## [Requirement]
Where a line contains the word "manifold", copy that line in full.

## [Material for the task]

··········

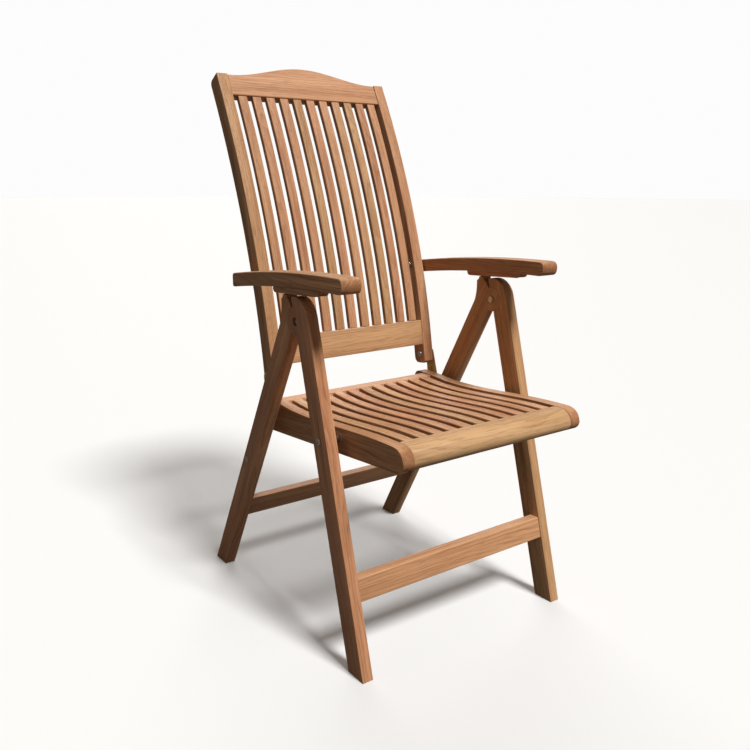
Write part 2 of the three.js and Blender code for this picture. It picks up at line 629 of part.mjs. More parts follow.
bothSides(({ word, side, span, within }) => {
  const plateOuter = PLATE_INNER + PLATE_THICK;
  const linkOuter = LINK_INNER + LINK_THICK;
  const plateCuts = [BACK_PIVOT, PLATE_PIVOT].map((pivot) =>
    plug(pivot, BOLT_HOLE, ...within(PLATE_INNER, plateOuter, PLATE_INNER - 1, plateOuter + 1), 16));
  const plate = carve(slab(hingePlateShape(), PLATE_THICK, 8), [], plateCuts);
  placeSide(`hinge_plate_${word}`, plate, brass(), span(PLATE_INNER, plateOuter));
  const linkCuts = [LINK_LEG_PIVOT, LINK_SEAT_PIVOT].map((pivot, n) =>
    plug(pivot, BOLT_HOLE + n * LINK_PLAY,
      ...within(LINK_INNER, linkOuter, LINK_INNER - 1, linkOuter + 1), 16));
  const link = carve(slab(linkShape(), LINK_THICK, 8), [], linkCuts);
  placeSide(`seat_link_${word}`, link, brass(), span(LINK_INNER, linkOuter));

  const legInner = LEG_OUTER - LEG_THICK;
  placeBolt(`apex_bolt_${word}`, APEX, [
    [0, legInner - NUT_HIGH],
    [HEAD_RADIUS, legInner - NUT_HIGH],
    [HEAD_RADIUS, legInner - GAP],
    [BOLT_RADIUS, legInner - GAP],
    [BOLT_RADIUS, LEG_OUTER - BOLT_SINK + GAP],
    ...dome(LEG_OUTER - BOLT_SINK + GAP, HEAD_RADIUS, DOME_HIGH),
  ], side, steel());
  // The seat bolt has a collar that fills the space between the leg and the seat rail.
  placeBolt(`seat_bolt_${word}`, SEAT_PIVOT, [
    [0, SEAT_INNER - NUT_HIGH],
    [HEAD_RADIUS, SEAT_INNER - NUT_HIGH],
    [HEAD_RADIUS, SEAT_INNER - GAP],
    [BOLT_RADIUS, SEAT_INNER - GAP],
    [BOLT_RADIUS, SEAT_OUTER + GAP],
    [COLLAR_RADIUS, SEAT_OUTER + GAP],
    [COLLAR_RADIUS, legInner - GAP],
    [BOLT_RADIUS, legInner - GAP],
    [BOLT_RADIUS, LEG_OUTER + GAP],
    ...dome(LEG_OUTER + GAP, HEAD_RADIUS, DOME_HIGH),
  ], side, steel());
  placeBolt(`link_leg_bolt_${word}`, LINK_LEG_PIVOT, [
    [0, LINK_INNER - NUT_HIGH],
    [HEAD_RADIUS, LINK_INNER - NUT_HIGH],
    [HEAD_RADIUS, LINK_INNER - GAP],
    [BOLT_RADIUS, LINK_INNER - GAP],
    [BOLT_RADIUS, linkOuter + GAP],
    [COLLAR_RADIUS, linkOuter + GAP],
    [COLLAR_RADIUS, legInner - GAP],
    [BOLT_RADIUS, legInner - GAP],
    [BOLT_RADIUS, LEG_OUTER + GAP],
    ...dome(LEG_OUTER + GAP, HEAD_RADIUS, DOME_HIGH),
  ], side, steel());
  // This bolt ends short of the link, which is where the closed linkage is opened.
  placeBolt(`link_seat_bolt_${word}`, LINK_SEAT_PIVOT, [
    [0, SEAT_INNER - NUT_HIGH],
    [HEAD_RADIUS, SEAT_INNER - NUT_HIGH],
    [HEAD_RADIUS, SEAT_INNER - GAP],
    [BOLT_RADIUS, SEAT_INNER - GAP],
    [BOLT_RADIUS, SEAT_OUTER + GAP],
    [HEAD_RADIUS, SEAT_OUTER + GAP],
    [HEAD_RADIUS, LINK_INNER - GAP],
    [0, LINK_INNER - GAP],
  ], side, steel());
  placeBolt(`plate_bolt_${word}`, PLATE_PIVOT, [
    [0, SEAT_OUTER - PLATE_BOLT_REACH],
    [BOLT_RADIUS, SEAT_OUTER - PLATE_BOLT_REACH],
    [BOLT_RADIUS, plateOuter + GAP],
    ...dome(plateOuter + GAP, HEAD_RADIUS, DOME_HIGH),
  ], side, steel());
  placeBolt(`back_bolt_${word}`, BACK_PIVOT, [
    [0, STILE_INNER - NUT_HIGH],
    [HEAD_RADIUS, STILE_INNER - NUT_HIGH],
    [HEAD_RADIUS, STILE_INNER - GAP],
    [BOLT_RADIUS, STILE_INNER - GAP],
    [BOLT_RADIUS, STILE_OUTER + GAP],
    [COLLAR_RADIUS, STILE_OUTER + GAP],
    [COLLAR_RADIUS, PLATE_INNER - GAP],
    [BOLT_RADIUS, PLATE_INNER - GAP],
    [BOLT_RADIUS, plateOuter + GAP],
    ...dome(plateOuter + GAP, HEAD_RADIUS, DOME_HIGH),
  ], side, steel());
  placeBolt(`arm_bolt_${word}`, ARM_PIVOT, [
    [0, STILE_INNER - NUT_HIGH],
    [HEAD_RADIUS, STILE_INNER - NUT_HIGH],
    [HEAD_RADIUS, STILE_INNER - GAP],
    [BOLT_RADIUS, STILE_INNER - GAP],
    [BOLT_RADIUS, ARM_INNER + ARM_BOLT_REACH],
    [0, ARM_INNER + ARM_BOLT_REACH],
  ], side, steel());
  placeBolt(`arm_washer_${word}`, ARM_PIVOT, [
    [BOLT_RADIUS + GAP, STILE_OUTER + GAP],
    [COLLAR_RADIUS, STILE_OUTER + GAP],
    [COLLAR_RADIUS, ARM_INNER - GAP],
    [BOLT_RADIUS + GAP, ARM_INNER - GAP],
    [BOLT_RADIUS + GAP, STILE_OUTER + GAP],
  ], side, brass());
});

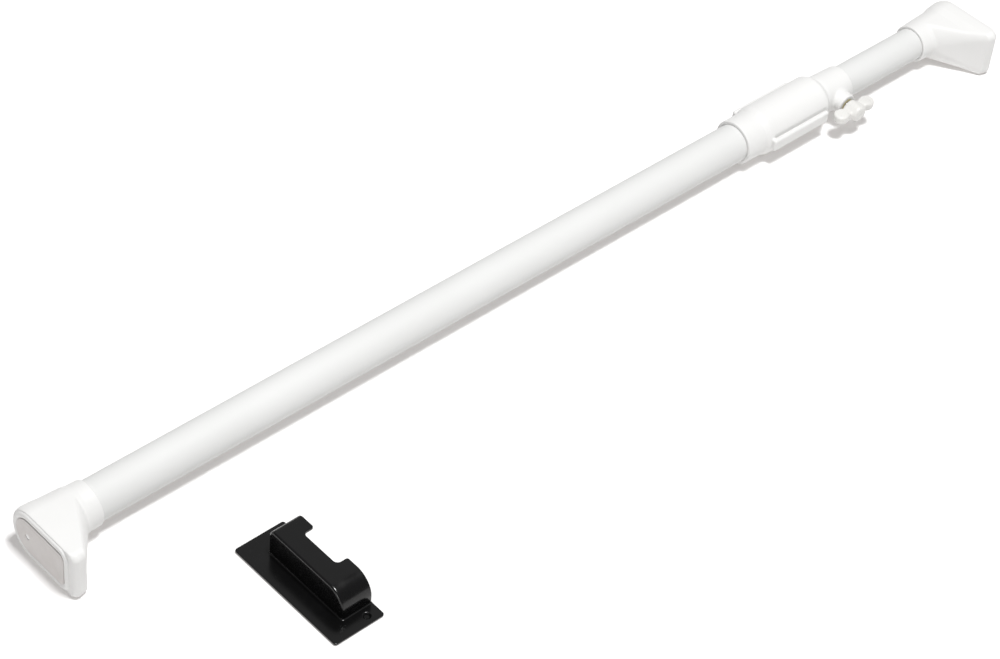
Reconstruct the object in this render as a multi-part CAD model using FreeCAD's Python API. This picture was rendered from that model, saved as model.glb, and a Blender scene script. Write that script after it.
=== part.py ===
"""Adjustable door security bar with its keeper bracket, in millimetres.

The origin is the point where the tube axis meets the fixed foot's outer face.
+X runs along the bar to the sliding foot, +Z is up, and the toes of both feet
point along -Y. The bar is shown nearly closed, lying on the floor.
"""
import FreeCAD, Part
import math
import os

Vector = FreeCAD.Vector

# ---- Bar as a whole
BAR_LENGTH = 762.0
FOOT_HALF_HEIGHT = 17.2
FLOOR_Z = -FOOT_HALF_HEIGHT

# ---- Tubes
OUTER_TUBE_R = 12.7
INNER_TUBE_R = 11.1
TUBE_WALL = 1.0
OUTER_TUBE_END = 603.0
INNER_TUBE_START = 110.0
PRESS_GAP = 0.05
RUN_GAP = 0.08

# ---- Feet
# Each foot or pad section: depth, half height, toe reach, corner radius, shift of the round end.
PAD_THICK = 1.8
PAD_OUTLINE = (12.1, 32.6, 3.8, 1.4)
PAD_FACE_INSET = 0.3
PAD_EDGE_DEPTH = 0.4
RIM_SECTIONS = (
    (0.3, 14.8, 36.2, 4.6, 1.4),
    (0.9, 16.2, 38.6, 4.9, 1.5),
    (PAD_THICK, 16.9, 40.4, 5.0, 1.5),
)
FIXED_TOE_SECTIONS = (
    *RIM_SECTIONS,
    (4.2, FOOT_HALF_HEIGHT, 42.0, 5.0, 1.0),
    (9.8, 16.9, 40.7, 4.6, 0.8),
    (16.0, 16.2, 31.5, 6.0, 0.7),
)
SLIDING_TOE_SECTIONS = (
    *RIM_SECTIONS,
    (4.2, FOOT_HALF_HEIGHT, 42.0, 5.0, 1.3),
    (9.8, 16.7, 40.7, 4.6, 1.3),
    (16.0, 15.0, 31.5, 6.0, 1.1),
)
# Each neck section: depth, radius.
FIXED_NECK_SECTIONS = ((29.5, 15.1), (33.0, 14.4), (41.0, 14.1))
SLIDING_NECK_SECTIONS = ((30.0, 13.6), (41.0, 12.9))
SOCKET_FLOOR = 9.0

# ---- Pin and plug that hold a foot on its tube
RIVET_R = 0.9
RIVET_HEAD_R = 1.8
RIVET_HEAD_T = 0.9
RIVET_RECESS = 0.3
RIVET_LENGTH = 20.0
PLUG_LENGTH = 14.0

# ---- Guide on the inner tube's hidden end
GUIDE_HEAD_LENGTH = 12.0
GUIDE_SPIGOT_LENGTH = 13.0
GUIDE_BORE_R = 7.5

# ---- Collar
COLLAR_START = 549.0
RING_END = 565.0
BODY_START = 569.0
BODY_END = 622.0
NECK_START = 626.0
COLLAR_END = 650.0
RING_R = 15.1
BODY_R = 16.8
COLLAR_NECK_R = 13.6
COLLAR_MOUTH_R = 12.8
RIB_START = 568.0
RIB_END = 619.0
RIB_REACH = 19.9
RIB_HALF_HEIGHT = 4.3
RIB_EDGE_R = 1.4
GROOVE_INNER_Y = 16.0
GROOVE_OUTER_Y = 17.6
GROOVE_DEPTH = 1.8
GROOVE_INSET = 3.0
LIP_LENGTH = 2.0
BUSH_OUTER_R = 12.0
COLLAR_SCREW_XS = (557.0, 596.0)
COLLAR_SCREW_R = 1.3
COLLAR_SCREW_HEAD_R = 2.6
COLLAR_SCREW_HEAD_T = 1.4

# ---- Clamp
CLAMP_X = 637.5
BOSS_R = 7.5
BOSS_FACE = 19.0
INSERT_R = 4.5
INSERT_DEPTH = 4.4
SHOE_R = 4.0
SHOE_GAP = 0.3
SHOE_BACK = 13.5
STUD_R = 2.95
STUD_RUN_GAP = 0.05
STUD_END = 27.5

# ---- Thumb screw knob
HUB_R = 5.6
HUB_START = 20.0
HUB_END = 31.4
HUB_DOME_R = 2.2
WING_OFFSET = 12.2
WING_CENTRE = 24.9
WING_R = 5.0
WING_HALF_THICK = 2.9
WING_EDGE_R = 1.3
WEB_HALF_THICK = 2.3
WEB_HALF_WIDTH = 3.6

# ---- Keeper bracket
KEEPER_X = 90.0
KEEPER_Y = -152.9
KEEPER_WIDTH = 35.0
KEEPER_LENGTH = 87.2
KEEPER_CORNER_R = 1.8
TAPE_THICK = 0.5
TAPE_MARGIN = 1.5
PLATE_THICK = 1.3
HOOD_X = 104.0
HOOD_OPEN_X = 124.5
HOOD_FAR_Y = -78.7
HOOD_NEAR_Y = -142.0
HOOD_HEIGHT = 20.0
HOOD_WALL = 2.0
HOOD_FAR_R = 4.6
HOOD_NEAR_R = 13.0
HOOD_EDGE_R = 1.2
NOTCH_DEPTH = 7.6
NOTCH_WIDTH = 28.6
NOTCH_CENTRE_Y = -106.6
NOTCH_CORNER_R = 3.0
KEEPER_HOLE_X = 116.5
KEEPER_HOLE_YS = (-147.6, -72.6)
KEEPER_HOLE_R = 1.6
KEEPER_SINK_R = 2.4

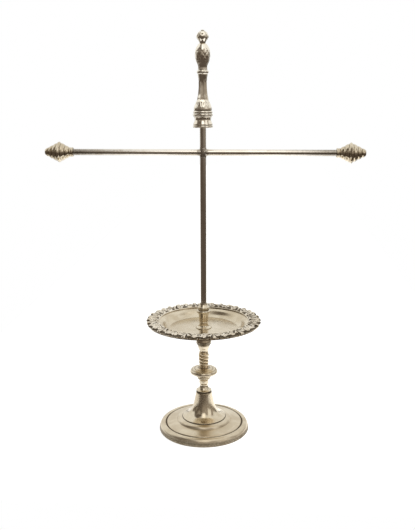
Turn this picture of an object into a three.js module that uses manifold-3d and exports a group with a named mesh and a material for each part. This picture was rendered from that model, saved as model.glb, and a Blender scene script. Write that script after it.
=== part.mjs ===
// A silver-plated T-bar jewelry stand: weighted foot, turned stem, round tray with a cast border,
// post, crossbar with ribbed finials, and a hollow cutlery handle as the top grip.
// Millimetres, +Z up, origin under the middle of the foot, crossbar along X.
import * as THREE from "three";
import { mergeVertices } from "three/addons/utils/BufferGeometryUtils.js";
import Module from "manifold-3d";

const wasm = await Module();
wasm.setup();

// Sides of the turned pieces.
const wideSides = 40;
const bellSides = 28;
const turnedSides = 18;
const rodSides = 16;
const sidesPerFeature = 4; // on each strand, panel, scallop or scale

// Clearances.
const runningClearance = 0.3; // round a rod in its bore
const coveredClearance = 0.6; // round the ballast in the foot
const turnedSeatGap = 0.3; // between the pieces of an arm of the crossbar
const cutOverrun = 2;

// Foot.
const feltMargin = 3; // inside the foot's wall
const feltThickness = 1.6;
const footLift = 0.4; // the felt stands this far below the foot's rim
const footRadius = 48.9;
const footWall = 1.5;
const rimHeight = 8.8;
const rimWidth = 4.9;
const engravedRingWidth = 1.6;
const engravedRingDepth = 0.8;
const annulusRise = 1.9;
const stepLedge = 5.5; // outside the bell
const stepHeight = 2.7;
const stepEdge = 1.9;
const stepTopRise = 0.5;
const ballastHeadroom = 0.3;
const washerRadius = 6.5;
const washerThickness = 1;
const nutAcrossFlats = 7;
const nutThickness = 3.2;
const rodPastNut = 0.7;

// Tie rod.
const tieRodRadius = 2;

// Bell.
const bellRadius = 23.5;
const bellTopRadius = 8.5;
const bellHeight = 29.2;
const bellWall = 1.2;

// Stem.
const spoolRadius = 8.3;
const spoolWaistRadius = 4;
const spoolHeight = 16.8;
const knopRadius = 14.8;
const knopCollarRadius = 7.3;
const knopHeight = 10.4;
const ropeRadius = 5.7;
const ropeHeight = 19.7;
const ropeStrands = 2;
const ropeStrandRise = 4; // height from one strand to the next
const ropeGrooveDepth = 0.8;
const cupRadius = 7.2;
const cupFootRadius = 4.5;
const cupHeight = 7.2;
const trayCollarRadius = 8.1;
const trayCollarFlangeRadius = 14;
const trayCollarHeight = 17.2;

// Tray.
const trayGauge = 1.2;
const wellSlopeWidth = 7.2;
const wellDepth = 5.5;
const wellWallOffset = 0.4; // of the wall's outer face, outwards
const flangeWidth = 4.5;
const flangeRise = 1.8;

// Cast border: a ring of shells, each with a scroll at either side.
const borderRadius = 61.4;
const borderWidth = 13.8;
const borderOverhang = 1.4; // past the tray's edge
const borderThickness = 1.3;
const borderRelief = 1.7;
const borderLobeDepth = 1.5;
const borderShells = 12;
const lobesPerShell = 3;
const sidesPerLobe = 8;

// Socket that holds the post in the tray.
const socketFootRadius = 8.3;
const socketFlangeRadius = 7.6;
const socketWaistRadius = 4.4;
const socketHeight = 27.4;
const socketSeatDepth = 0.4; // recess in the tray that locates the foot
const socketRodDepth = 10.4;
const socketWeb = 2; // between the rod's bore and the post's
const socketLip = 0.55; // round the post at the top

// Post and crossbar.
const postRadius = 3.175;
const postLength = 206;
const postIntoHandle = 7.7;
const barBelowPostTop = 32.5;
const barRadius = 3.175;
const barHalfLength = 133.4; // from the post's axis to a finial's collar
const barStudRadius = 2;
const barStudLength = 14;
const brazeThickness = 2;
const brazeEdgeThickness = 0.4; // at the sides and at the end along the bar
const brazeLength = 2.2;

// Finials.
const finialCollarRadius = 4.9;
const finialCollarLength = 3;
const finialRadius = 11;
const finialLength = 25.7;
const finialTipRadius = 3;
const finialRibDepth = 1;
const finialRibs = 6;
const ribsBeforeWidest = 2;

// Top handle.
const handleStudRadius = 1.5;
const handleStudInPost = 10;
const handleStudInCrown = 4;
const skirtRadius = 10;
const skirtHeight = 11.1;
const skirtWall = 1.3;
const skirtHollow = 3.4;
const beadRingRadius = 9.9;
const beadRingHeight = 6;
const shaftBaseRadius = 9.1;
const shaftWaistRadius = 4.2;
const shaftHeight = 35;
const shaftPanels = 8;
const shaftPanelDepth = 0.4;
const scallops = 8;
const scallopDepth = 0.5;
const handleCollarRadius = 5.9;
const handleCollarHeight = 4.6;
const thistleRadius = 7.8;
const thistleFootRadius = 4.6;
const thistleHeight = 24;
const thistleScales = 8;
const thistleScaleRows = 6;
const thistleScaleDepth = 0.5;
const crownRadius = 6.25;
const crownNeckRadius = 2.95;
const crownHeight = 13;
const crownLeaves = 4;
const crownLeafDepth = 0.9;

// Finishes, from the photograph.
const finishes = {
  plate: { color: 0xd7c8ac, roughness: 0.22, metalness: 1 },
  castPlate: { color: 0xc4b08c, roughness: 0.34, metalness: 1 },
  braze: { color: 0xb9a680, roughness: 0.4, metalness: 1 },
  steel: { color: 0x9a9a98, roughness: 0.4, metalness: 1 },
  iron: { color: 0x4c4a48, roughness: 0.8, metalness: 0.6 },
  felt: { color: 0x2c4a35, roughness: 1, metalness: 0 },
};

// Profiles. Each row is [share of the radius, share of the height], from the bottom up.
const rimShares = [
  [0.85, 0], [1, 0.1], [1, 0.35], [0.9, 0.62], [0.62, 0.86], [0, 1],
];
const bellFlareShares = [
  // share of the way from the top radius to the foot radius
  [1, 0], [1, 0.03], [0.89, 0.05], [0.74, 0.085], [0.56, 0.145], [0.41, 0.23], [0.3, 0.335],
  [0.22, 0.45], [0.13, 0.63], [0.07, 0.8], [0.02, 0.94], [-0.02, 1],
];
const spoolFootShares = [[0.87, 0], [0.87, 0.04], [1, 0.06], [1, 0.12], [0.9, 0.17]];
const spoolWaistShares = [
  [1.5, 0.25], [1.28, 0.32], [1.1, 0.39], [1, 0.45], [1.04, 0.51], [1.15, 0.57], [1.19, 0.66],
  [1.17, 0.74], [1.3, 0.79], [1.55, 0.85], [1.72, 0.9], [1.72, 0.96], [1.6, 1],
];
const knopCollarShares = [[0.9, 0], [1, 0.03], [1, 0.17], [0.9, 0.2]];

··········

## [Correct output]
Turn this picture of an object into a three.js module that uses manifold-3d and exports a group with a named mesh and a material for each part. This picture was rendered from that model, saved as model.glb, and a Blender scene script. Write that script after it.
import Module from "manifold-3d";